The Emperor of Abyssinia had been drinking the anise-flavoured spirit arak all evening and was very drunk.
He knew a large British force was approaching his fortress, and was worried what would happen if he were to refuse to give up the 60 British, German and French hostages he had been holding captive for several months.
Just before 49-year-old Tewodros II retired to his sumptuous tent, he ordered the hostages to be brought to him, as well as another 300 to 400 Abyssinian prisoners, among whom were rival chieftains he had been holding in chains for well over a decade.
At first, Tewodros was merciful and ordered the release of about 100 Abyssinians (in what is now Ethiopia).
However, some of the remaining captives — most of whom were members of the Gallas tribe — complained that they too should be freed.
British armies fought a number of campaigns against indigenous forces in Africa in the 19th century, including in Ethiopia
The Emperor’s mood immediately changed, as witnessed by one of his servants.

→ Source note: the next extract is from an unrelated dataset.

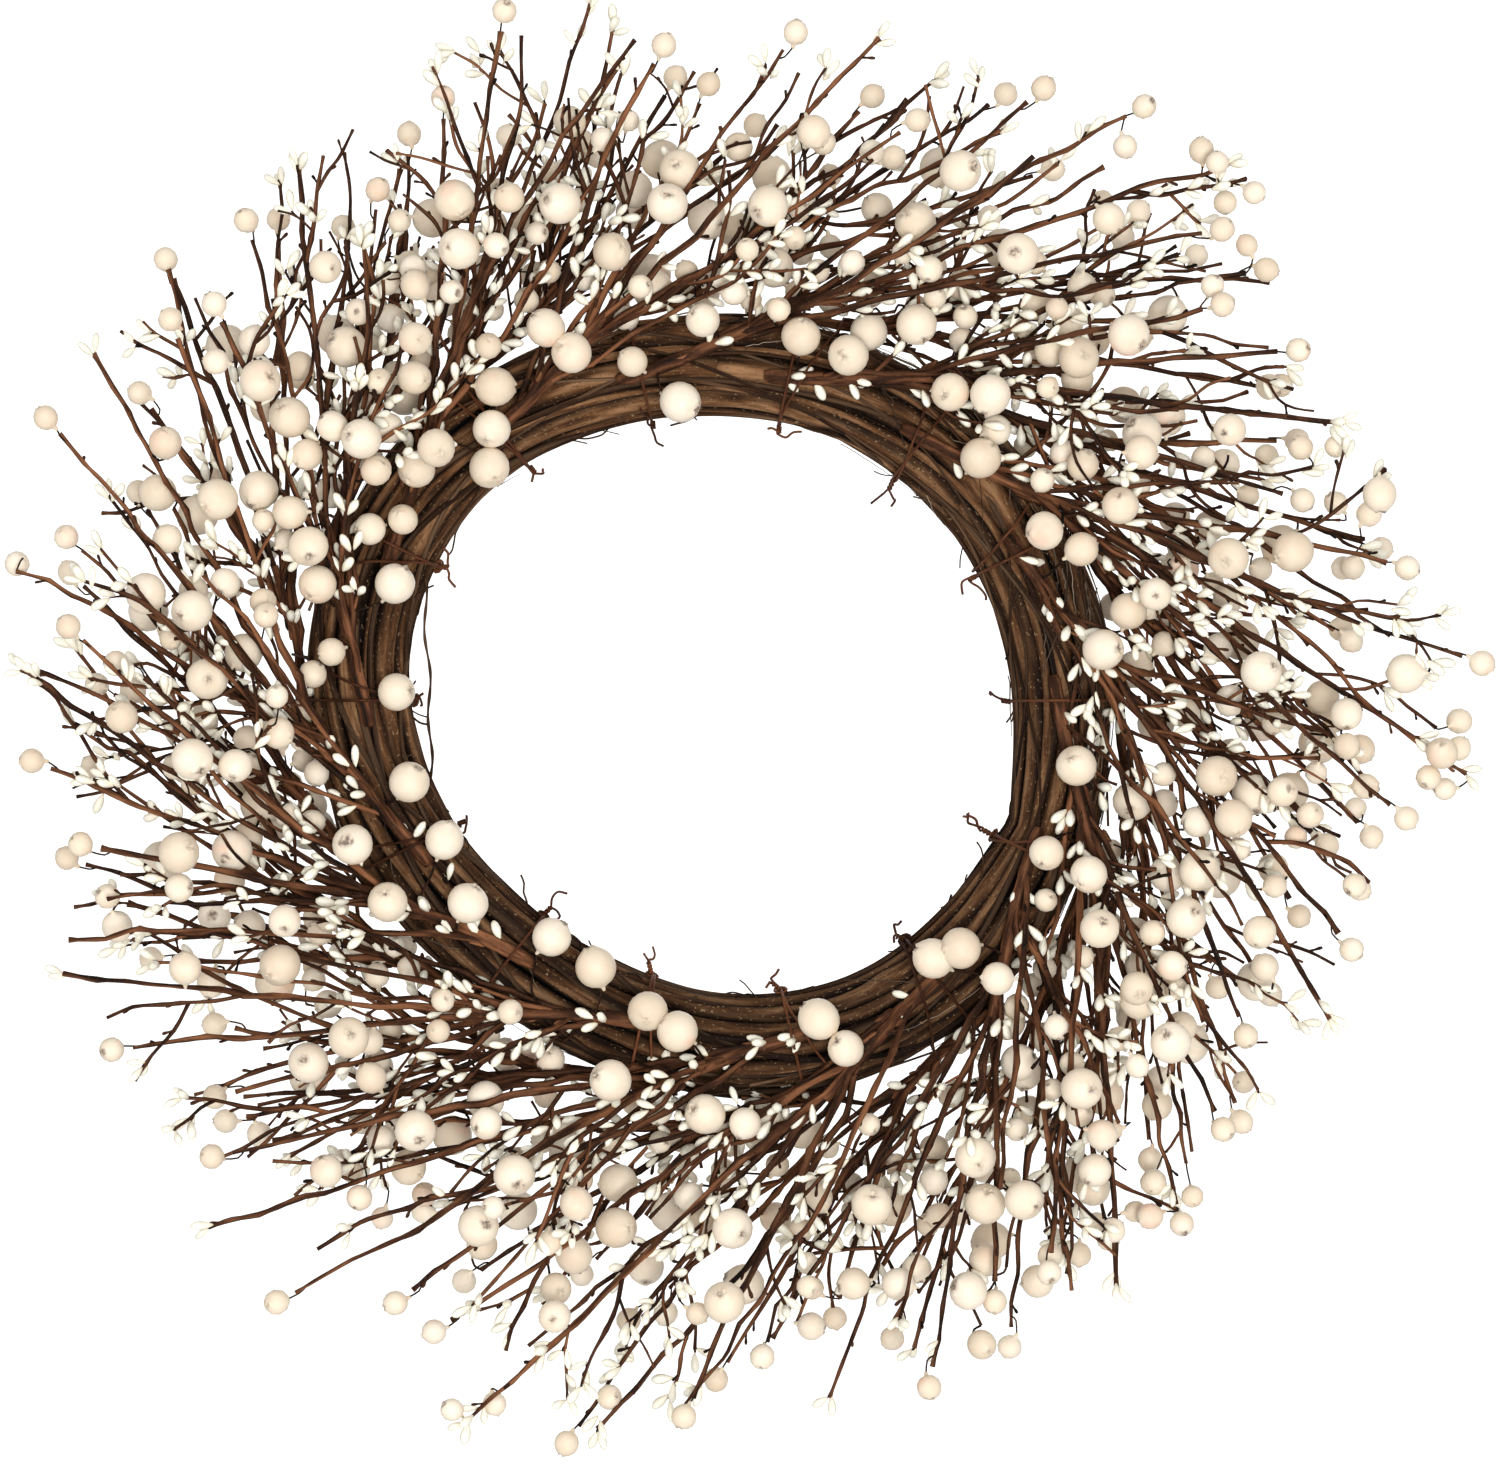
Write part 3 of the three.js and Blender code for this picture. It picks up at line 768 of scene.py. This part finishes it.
def twisted_ends(wires, root, way, along, tone):
    """The tie's two ends: twisted round each other, then off by themselves with a few sharp bends,
    and on some ties a loose flat coil beside them."""
    way = unit(way)
    side, other = across(way, random_unit())
    length = uniform(3, 6)
    turns = uniform(1.5, 2.5)
    for start in (0, pi):
        points = []
        for t in np.linspace(0, 1, 13):
            twist = circled(side, other, start + FULL_TURN * turns * t)
            points.append(root + way * length * t + twist * 0.68)
        heading = unit(unit(points[-1] - points[-2]) + random_unit() * 0.5)
        for _ in range(draw.randrange(1, 5)):
            points.append(points[-1] + heading * uniform(1.6, 4.2))
            heading = unit(heading + random_unit() * 0.9)
        tube(wires, smooth_path(points, 0.8), 0.52, 5, tone)
    if draw.random() < 0.6:
        side, other = unit(along), unit(np.cross(along, way))
        points = []
        for t in np.linspace(0, 1, 26):
            spoke = circled(side, other, FULL_TURN * COIL_TURNS * t) * between(1, 2.7, t)
            points.append(root - way + spoke + way * 1.4 * t)
        tube(wires, points, 0.5, 5, tone)


def tie_loop(clock, lean, lift):
    """One turn of wire round the bundle and over its two stems; lean slants it along the ring."""
    points = []
    for count in range(TIE_STEPS * 4 + 1):
        step = TWIST_STEP + count / 4
        from_crests = [abs(step % TIE_STEPS - crest) for crest in (0, BACK_STEM_STEP)]
        near = min(min(gap, TIE_STEPS - gap) for gap in from_crests)
        radius = between(TIE_RADIUS - 0.75, TIE_CREST_RADIUS - 0.1, max(0, 1 - near)) + lift
        side = lean * (1 - cos(FULL_TURN * count / (4 * TIE_STEPS))) / 2
        angle = FRONT_SEAT_ANGLE + step * 360 / TIE_STEPS
        points.append(in_bundle(clock + degrees(side / RING_RADIUS), radius, angle))
    return smooth_path(points, 2.2)


for pair in range(PAIR_COUNT):
    wires = Pieces()
    clock = (pair + 0.5) * PAIR_STEP
    lean = uniform(6, 19) * draw.choice((-1, 1))
    tone = uniform(0.2, 1)
    tube(wires, tie_loop(clock, 0, 0), WIRE_RADIUS * 0.85, 6, tone)
    if draw.random() < 0.7:
        tube(wires, tie_loop(clock + uniform(-1, 1), lean, 0.1), WIRE_RADIUS * 0.75, 6, tone)
    root = in_bundle(clock + 0.2, TIE_RADIUS - 0.9, TWIST_ANGLE)
    way = in_bundle(clock + 1.5, TIE_RADIUS + 9, TWIST_ANGLE - 8) - root
    along = in_bundle(clock + 2, TIE_RADIUS - 0.9, TWIST_ANGLE) - root
    twisted_ends(wires, root, way + random_unit() * 4, along, tone)
    finish_piece(wires.build(f"wire_tie_{pair + 1}", wire), "tie_wire", f"tie_{pair + 1}")


# The sprays: their stems.


class Spray:
    """One spray's meshes and its stems in place, for hanging berries on."""

    def __init__(self, layer, pair):
        self.layer = layer
        self.pair = pair
        self.tie_clock = (pair + 0.5) * PAIR_STEP
        self.reach = layer.reach[pair]
        self.stems, self.berries, self.pips = Pieces(), Pieces(), Pieces()
        self.branches, self.side_stems, self.twigs = [], [], []
        self.own_stem = np.array([in_spray(*point) for point in layer.main_stem])
        self.thick_stem = self.world(self.own_stem)

    def world(self, points):
        """Turns points of the spray's own frame into place round the ring."""
        along, out, _ = self.layer.main_stem[1]
        turn = radians(self.tie_clock) - atan2(along, out)
        c, s = cos(turn), sin(turn)
        points = np.asarray(points, float)
        x, y, z = points[..., 0], points[..., 1], points[..., 2]
        return np.stack([x * c + z * s, y, z * c - x * s - SEAT_RISE], -1)

    def paths(self):
        return [self.main] + self.branches + self.side_stems + self.twigs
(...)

‘The King jumped up in a rage and, being drunk, he ordered them all to be put to death,’ the servant later stated.
‘He commenced the work himself by cutting one of the bound women in two with his sword. Then, drawing his pistol, he shot two more.’
What took place next was more horrific still. Although the European captives — including women and children — were spared, they were forced to watch while more than 300 Abyssinians were shot, hacked to death or thrown alive over a precipice.

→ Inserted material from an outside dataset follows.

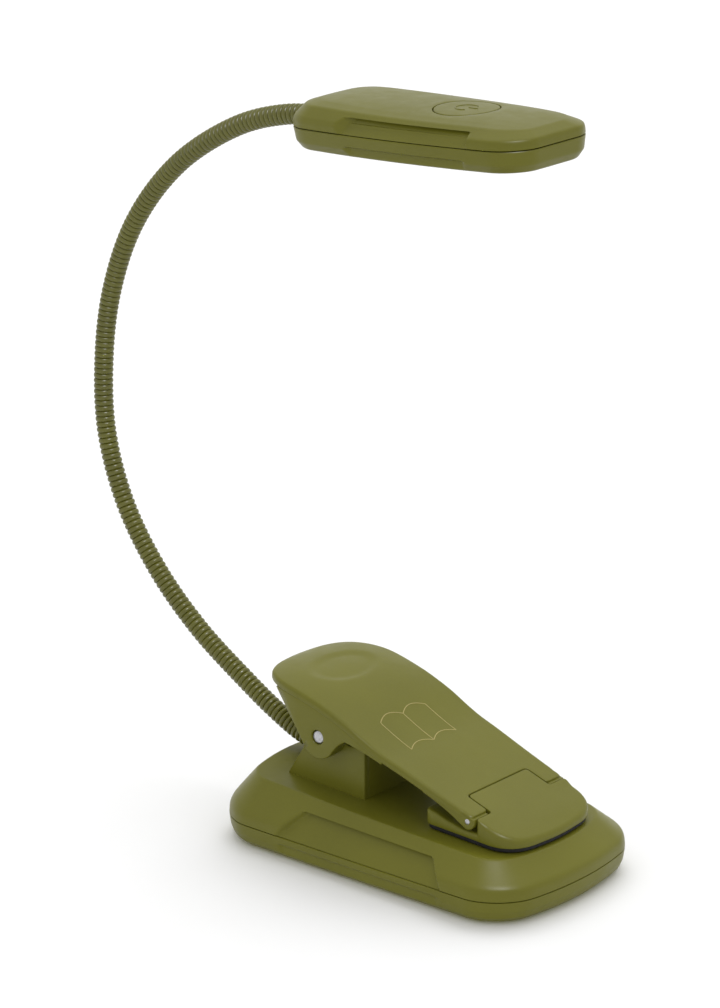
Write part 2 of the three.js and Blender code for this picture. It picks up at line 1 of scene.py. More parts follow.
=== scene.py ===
"""Looks of a clip-on reading lamp, built round its CAD frame.

Millimetres in the numbers, metres in the meshes. +X runs along the base towards the jaw, +Y across it, +Z up.
"""

import json
import math

import bpy
import bmesh
import numpy as np
from mathutils import Matrix, Vector
from mathutils.geometry import delaunay_2d_cdt


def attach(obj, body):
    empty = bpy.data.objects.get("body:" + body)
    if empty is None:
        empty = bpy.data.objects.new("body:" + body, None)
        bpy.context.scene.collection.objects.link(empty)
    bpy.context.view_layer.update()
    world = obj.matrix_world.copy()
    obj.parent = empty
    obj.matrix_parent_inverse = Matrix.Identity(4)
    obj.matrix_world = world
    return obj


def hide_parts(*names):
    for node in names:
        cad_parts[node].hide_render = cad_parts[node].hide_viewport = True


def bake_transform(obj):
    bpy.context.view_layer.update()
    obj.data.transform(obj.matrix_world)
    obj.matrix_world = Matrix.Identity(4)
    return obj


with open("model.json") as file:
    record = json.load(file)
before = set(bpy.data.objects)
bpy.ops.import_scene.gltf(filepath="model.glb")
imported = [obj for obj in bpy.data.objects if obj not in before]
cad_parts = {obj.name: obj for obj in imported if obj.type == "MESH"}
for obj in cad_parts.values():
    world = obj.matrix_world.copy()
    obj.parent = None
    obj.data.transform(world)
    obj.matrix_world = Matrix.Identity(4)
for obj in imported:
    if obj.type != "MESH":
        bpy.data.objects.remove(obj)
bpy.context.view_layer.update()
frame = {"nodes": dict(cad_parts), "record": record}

MM = 0.001
TINY = 1e-9

# ---------------------------------------------------------------- driving dimensions

BASE = {
    "length": 96, "width": 55.5, "corner": 10.65, "corner_loss": 0.81, "end_bow": 4.5, "side_bow": 0.3,
}
BASE_BOTTOM, BASE_SPLIT, BASE_BAND, BASE_TOP, BASE_SLOPE = 0.4, 6.05, 8.9, 15.4, -0.04
BASE_TOP_INSET = 6.1
BASE_GAP, HEAD_GAP = 0.12, 0.18
WALL = 2.0
PAD_RECESS = (66.6, 34.6, 9.3, 1.5)
SCREW_PLACES = [(35, 16), (35, -16), (-35, -16), (-35, 16)]
SCREW_SINK = 2.2
USB_HALF_WIDTH, USB_TOP = 4.8, 9.9

MAIN_PIN, MAIN_PIN_RADIUS = (-18, 30.1), 1.75
JAW_PIN, JAW_PIN_RADIUS = (27, 20), 0.75
PEDESTAL_SIDE, PEDESTAL_INNER, PEDESTAL_FRONT, PEDESTAL_TOP = 14.3, 12.3, -6.8, 28.3
PEDESTAL_FOOT, PEDESTAL_LOBE = 14, 4.2

LEVER_REAR, LEVER_FRONT, LEVER_THICKNESS = -40.7, 28.2, 1.9
LEVER_WIDE, LEVER_NARROW = 18.9, 17.4
CHEEK_INSIDE, CHEEK_LOBE, ARM_LOBE = 14.9, 5.4, 2.05
LEVER_TOP_LINE = [
    (-42, 40.8), (-38.5, 42.0), (-34, 42.6), (-27, 42.35), (-20.8, 41.1), (-15.5, 39.15), (-10, 36.4),
    (-4, 33.2), (2, 30.45), (8, 28.4), (20, 24.15), (45, 15.85),
]
NOTCH_REAR, NOTCH_HALF = 22, 11.4
JAW_REAR, JAW_FRONT, JAW_HALF, JAW_GAP, RUBBER = 13.8, 41.3, 16.9, 0.3, 1.0
DIMPLE_X, DIMPLE_LONG, DIMPLE_WIDE, DIMPLE_DEPTH = -25.4, 6.8, 11.5, 0.5

NECK_RADIUS, NECK_STUB, NECK_LINKS, RIB_PITCH, RIB_DEPTH = 2.5, 8, 11, 1.42, 0.5
NECK_LINE = [
    (-21.6, 17.7), (-29.3, 18.9), (-39.3, 20.8), (-48.3, 24.8), (-57.4, 29.9), (-74, 40.5), (-88.2, 53.5),
    (-98.9, 68.8), (-104.8, 86.3), (-105.2, 105.1), (-101.6, 124.3), (-92.9, 142.8),
    (-77.8, 159.1), (-57.7, 170.8), (-42.8, 175.1), (-31, 176.2), (-23, 176.4),
]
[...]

After the massacre, Tewodros went to bed but awoke after just three hours and started praying, seemingly in regret.
Although he claimed to be a devout Christian, no God would have been hoodwinked by his claim that his drunkenness absolved him of responsibility.
The Emperor was shortly to meet his reckoning in the form of a British/Indian force led by the redoubtable Lieutenant-General Sir Robert Napier.

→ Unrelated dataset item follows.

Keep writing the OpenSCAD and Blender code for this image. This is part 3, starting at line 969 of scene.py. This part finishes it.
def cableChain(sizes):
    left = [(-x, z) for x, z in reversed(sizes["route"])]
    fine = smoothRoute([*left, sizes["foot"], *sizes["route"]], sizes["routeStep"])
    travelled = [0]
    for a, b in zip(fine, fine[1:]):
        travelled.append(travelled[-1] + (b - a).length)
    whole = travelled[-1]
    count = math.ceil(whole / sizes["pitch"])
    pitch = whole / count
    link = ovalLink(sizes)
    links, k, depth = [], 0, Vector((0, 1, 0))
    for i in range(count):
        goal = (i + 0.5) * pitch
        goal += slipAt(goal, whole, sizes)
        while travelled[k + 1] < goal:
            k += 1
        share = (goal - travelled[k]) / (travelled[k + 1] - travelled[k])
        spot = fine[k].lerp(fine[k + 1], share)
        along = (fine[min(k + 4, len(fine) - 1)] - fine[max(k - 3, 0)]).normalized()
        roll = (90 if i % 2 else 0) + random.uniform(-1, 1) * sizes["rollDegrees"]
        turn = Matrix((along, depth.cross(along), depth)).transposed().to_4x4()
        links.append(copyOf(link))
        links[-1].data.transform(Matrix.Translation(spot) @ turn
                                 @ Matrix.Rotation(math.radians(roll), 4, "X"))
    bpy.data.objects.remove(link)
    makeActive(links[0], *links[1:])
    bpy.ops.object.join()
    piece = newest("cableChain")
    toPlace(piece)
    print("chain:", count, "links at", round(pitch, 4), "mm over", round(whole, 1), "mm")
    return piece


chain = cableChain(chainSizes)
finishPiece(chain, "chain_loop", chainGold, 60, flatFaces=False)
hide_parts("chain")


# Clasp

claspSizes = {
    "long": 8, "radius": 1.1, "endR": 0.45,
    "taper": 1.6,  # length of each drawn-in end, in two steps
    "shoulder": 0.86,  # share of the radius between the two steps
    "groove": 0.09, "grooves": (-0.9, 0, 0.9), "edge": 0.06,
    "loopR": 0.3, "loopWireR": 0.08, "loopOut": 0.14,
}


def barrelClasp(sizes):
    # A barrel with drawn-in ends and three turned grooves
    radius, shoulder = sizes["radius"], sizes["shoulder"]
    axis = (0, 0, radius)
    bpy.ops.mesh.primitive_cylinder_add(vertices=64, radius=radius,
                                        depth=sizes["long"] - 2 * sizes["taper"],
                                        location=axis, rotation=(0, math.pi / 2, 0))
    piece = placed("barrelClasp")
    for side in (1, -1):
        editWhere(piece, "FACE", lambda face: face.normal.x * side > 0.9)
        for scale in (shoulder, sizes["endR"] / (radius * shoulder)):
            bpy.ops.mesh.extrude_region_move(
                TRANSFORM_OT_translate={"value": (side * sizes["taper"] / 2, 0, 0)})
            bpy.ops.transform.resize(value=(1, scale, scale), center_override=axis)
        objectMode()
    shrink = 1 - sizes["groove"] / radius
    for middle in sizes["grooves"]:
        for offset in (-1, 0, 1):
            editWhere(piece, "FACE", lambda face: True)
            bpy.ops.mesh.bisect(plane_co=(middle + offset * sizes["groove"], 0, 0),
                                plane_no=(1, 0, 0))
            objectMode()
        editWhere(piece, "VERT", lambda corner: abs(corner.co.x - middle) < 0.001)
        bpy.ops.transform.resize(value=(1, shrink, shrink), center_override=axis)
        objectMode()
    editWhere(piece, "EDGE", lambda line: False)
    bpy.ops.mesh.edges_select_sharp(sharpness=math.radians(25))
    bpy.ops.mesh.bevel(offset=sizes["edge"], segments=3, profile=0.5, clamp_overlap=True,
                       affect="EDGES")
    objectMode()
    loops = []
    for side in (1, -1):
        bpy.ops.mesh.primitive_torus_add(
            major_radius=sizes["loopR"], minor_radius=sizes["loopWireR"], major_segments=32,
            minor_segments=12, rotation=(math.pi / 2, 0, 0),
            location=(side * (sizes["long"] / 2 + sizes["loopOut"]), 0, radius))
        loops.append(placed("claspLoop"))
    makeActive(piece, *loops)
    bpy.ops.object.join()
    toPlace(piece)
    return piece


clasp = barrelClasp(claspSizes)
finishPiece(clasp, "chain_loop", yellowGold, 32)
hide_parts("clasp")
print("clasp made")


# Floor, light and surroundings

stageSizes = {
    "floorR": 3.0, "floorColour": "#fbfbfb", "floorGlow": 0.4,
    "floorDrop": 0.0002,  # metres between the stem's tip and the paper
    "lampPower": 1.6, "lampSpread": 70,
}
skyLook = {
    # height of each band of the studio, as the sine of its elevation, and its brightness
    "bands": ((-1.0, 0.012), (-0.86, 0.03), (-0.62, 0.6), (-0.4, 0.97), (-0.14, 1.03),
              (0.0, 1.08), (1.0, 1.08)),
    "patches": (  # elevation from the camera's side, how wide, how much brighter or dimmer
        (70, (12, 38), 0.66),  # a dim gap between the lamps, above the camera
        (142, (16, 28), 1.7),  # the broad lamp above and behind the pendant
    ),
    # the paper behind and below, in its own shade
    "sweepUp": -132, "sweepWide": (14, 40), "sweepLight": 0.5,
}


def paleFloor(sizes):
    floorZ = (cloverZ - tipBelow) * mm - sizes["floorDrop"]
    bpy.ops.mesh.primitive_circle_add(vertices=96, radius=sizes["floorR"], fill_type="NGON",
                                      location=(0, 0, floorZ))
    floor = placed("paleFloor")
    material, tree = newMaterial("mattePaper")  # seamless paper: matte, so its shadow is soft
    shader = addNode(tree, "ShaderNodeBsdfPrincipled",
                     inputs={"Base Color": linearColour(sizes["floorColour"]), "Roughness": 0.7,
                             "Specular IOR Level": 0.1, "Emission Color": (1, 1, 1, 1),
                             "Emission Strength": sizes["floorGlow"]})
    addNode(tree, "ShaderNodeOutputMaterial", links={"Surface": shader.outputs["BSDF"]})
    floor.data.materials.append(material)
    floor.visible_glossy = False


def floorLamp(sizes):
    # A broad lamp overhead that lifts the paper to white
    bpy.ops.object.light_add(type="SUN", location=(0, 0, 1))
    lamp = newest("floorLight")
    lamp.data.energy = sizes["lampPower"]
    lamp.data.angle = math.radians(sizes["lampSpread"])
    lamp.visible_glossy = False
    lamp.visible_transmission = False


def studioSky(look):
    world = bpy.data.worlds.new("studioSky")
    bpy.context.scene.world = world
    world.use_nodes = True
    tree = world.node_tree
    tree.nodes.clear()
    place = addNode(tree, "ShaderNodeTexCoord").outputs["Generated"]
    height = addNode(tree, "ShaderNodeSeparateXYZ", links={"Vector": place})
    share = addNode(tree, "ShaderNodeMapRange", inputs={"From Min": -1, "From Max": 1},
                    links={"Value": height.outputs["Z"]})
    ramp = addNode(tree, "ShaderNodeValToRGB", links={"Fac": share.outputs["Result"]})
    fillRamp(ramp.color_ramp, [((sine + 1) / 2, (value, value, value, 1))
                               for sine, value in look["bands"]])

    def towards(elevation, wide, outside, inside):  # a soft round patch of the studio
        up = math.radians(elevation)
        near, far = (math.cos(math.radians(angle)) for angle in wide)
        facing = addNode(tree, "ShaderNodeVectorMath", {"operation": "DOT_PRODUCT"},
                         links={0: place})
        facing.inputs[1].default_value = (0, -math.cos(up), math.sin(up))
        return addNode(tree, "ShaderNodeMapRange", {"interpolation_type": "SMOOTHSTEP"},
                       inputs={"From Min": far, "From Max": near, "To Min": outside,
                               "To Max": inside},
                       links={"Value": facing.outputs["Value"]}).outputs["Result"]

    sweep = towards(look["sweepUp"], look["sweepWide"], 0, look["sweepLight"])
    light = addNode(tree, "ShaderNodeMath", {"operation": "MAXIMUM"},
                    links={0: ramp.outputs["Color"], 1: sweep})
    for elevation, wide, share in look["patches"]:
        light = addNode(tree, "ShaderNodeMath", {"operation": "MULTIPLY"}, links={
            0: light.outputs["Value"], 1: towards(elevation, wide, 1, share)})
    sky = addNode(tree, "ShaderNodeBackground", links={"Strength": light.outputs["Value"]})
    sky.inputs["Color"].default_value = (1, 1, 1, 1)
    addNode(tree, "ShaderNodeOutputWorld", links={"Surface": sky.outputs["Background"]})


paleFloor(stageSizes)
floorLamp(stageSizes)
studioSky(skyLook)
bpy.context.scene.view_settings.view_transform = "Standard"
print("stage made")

This gold and gilded copper crown with glass beads was taken from Ethiopia after the British won the war there. It is now held at the Victoria and Albert Museum in London
It was 150 years ago this year when Napier’s expedition arrived at Tewodros’s fortress at Magdala, in central Abyssinia, after a 380-mile march across some of the most inhospitable terrain on earth.
Napier’s orders were simple — to rescue the European hostages. His foray to Abyssinia in 1868 was a huge gamble, however.
Like the Falklands conflict, it meant fighting a face-saving campaign with a small force thousands of miles from home.
If Napier lost, the dent in British prestige would have been immeasurable.
But Napier was to win famously, losing just two men in the ensuing battle, while Tewodros forfeited not only the lives of some 700 men but also his own.
Furthermore, all the European hostages were rescued, with not one suffering a scratch.
Despite the evident success of what seems to have been a justifiable rescue mission, the legacy of that extraordinarily bold campaign is being hotly contested even today.
The reason lies in many museums and libraries throughout Britain, in the form of some 500 priceless pieces of treasure and valuable manuscripts plundered from the Abyssinians by the British after their victory.
One institution that holds several of these artefacts is the Victoria & Albert Museum, which is currently featuring them in a small exhibition, including a magnificent gold crown and a solid gold chalice.
A looted golden chalice that was taken from Abyssinia, Africa and now belongs to the V&A
Speaking before the opening of the exhibition last month, the museum’s director, former Labour MP Tristram Hunt, raised the possibility of the items being returned to Ethiopia.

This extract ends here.